### WHAT THE TASK REQUIRES
Exactly reproduce each line of the listing that follows.

### SOURCE MATERIAL
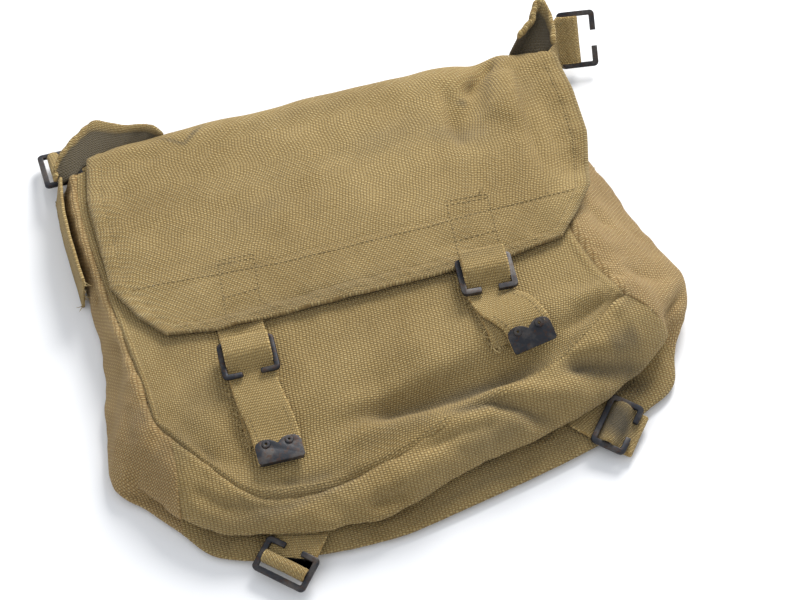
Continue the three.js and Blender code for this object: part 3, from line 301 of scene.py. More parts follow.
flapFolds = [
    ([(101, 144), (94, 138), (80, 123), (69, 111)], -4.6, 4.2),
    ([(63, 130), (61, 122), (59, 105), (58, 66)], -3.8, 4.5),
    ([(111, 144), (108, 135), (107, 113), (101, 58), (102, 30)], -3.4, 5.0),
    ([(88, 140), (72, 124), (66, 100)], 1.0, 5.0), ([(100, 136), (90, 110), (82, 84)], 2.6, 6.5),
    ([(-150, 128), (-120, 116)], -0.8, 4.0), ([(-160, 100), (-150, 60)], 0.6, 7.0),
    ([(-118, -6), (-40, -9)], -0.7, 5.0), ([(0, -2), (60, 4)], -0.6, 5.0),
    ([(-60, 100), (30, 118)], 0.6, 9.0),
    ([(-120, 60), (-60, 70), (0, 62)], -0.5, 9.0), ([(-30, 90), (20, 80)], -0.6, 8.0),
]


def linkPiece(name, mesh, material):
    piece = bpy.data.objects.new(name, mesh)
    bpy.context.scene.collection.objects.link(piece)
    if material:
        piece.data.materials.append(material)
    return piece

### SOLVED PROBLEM
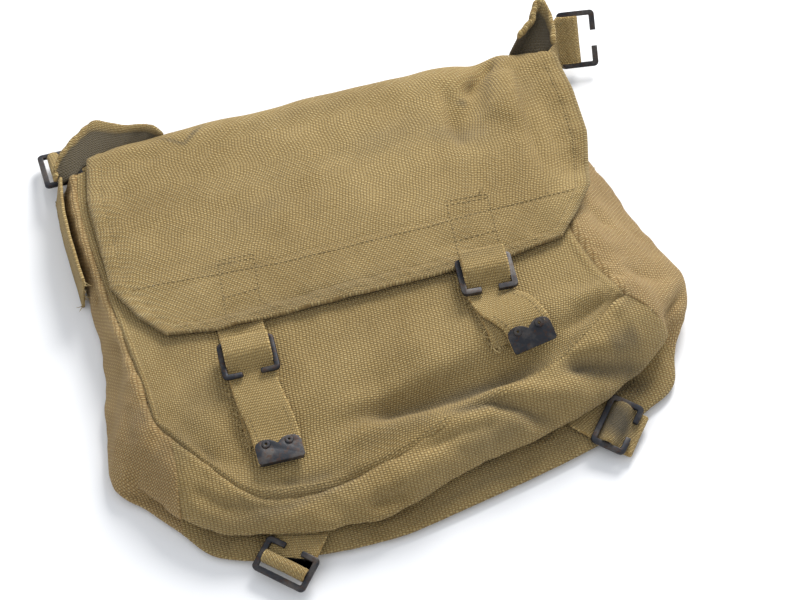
Continue the three.js and Blender code for this object: part 3, from line 301 of scene.py. More parts follow.
flapFolds = [
    ([(101, 144), (94, 138), (80, 123), (69, 111)], -4.6, 4.2),
    ([(63, 130), (61, 122), (59, 105), (58, 66)], -3.8, 4.5),
    ([(111, 144), (108, 135), (107, 113), (101, 58), (102, 30)], -3.4, 5.0),
    ([(88, 140), (72, 124), (66, 100)], 1.0, 5.0), ([(100, 136), (90, 110), (82, 84)], 2.6, 6.5),
    ([(-150, 128), (-120, 116)], -0.8, 4.0), ([(-160, 100), (-150, 60)], 0.6, 7.0),
    ([(-118, -6), (-40, -9)], -0.7, 5.0), ([(0, -2), (60, 4)], -0.6, 5.0),
    ([(-60, 100), (30, 118)], 0.6, 9.0),
    ([(-120, 60), (-60, 70), (0, 62)], -0.5, 9.0), ([(-30, 90), (20, 80)], -0.6, 8.0),
]


def linkPiece(name, mesh, material):
    piece = bpy.data.objects.new(name, mesh)
    bpy.context.scene.collection.objects.link(piece)
    if material:
        piece.data.materials.append(material)
    return piece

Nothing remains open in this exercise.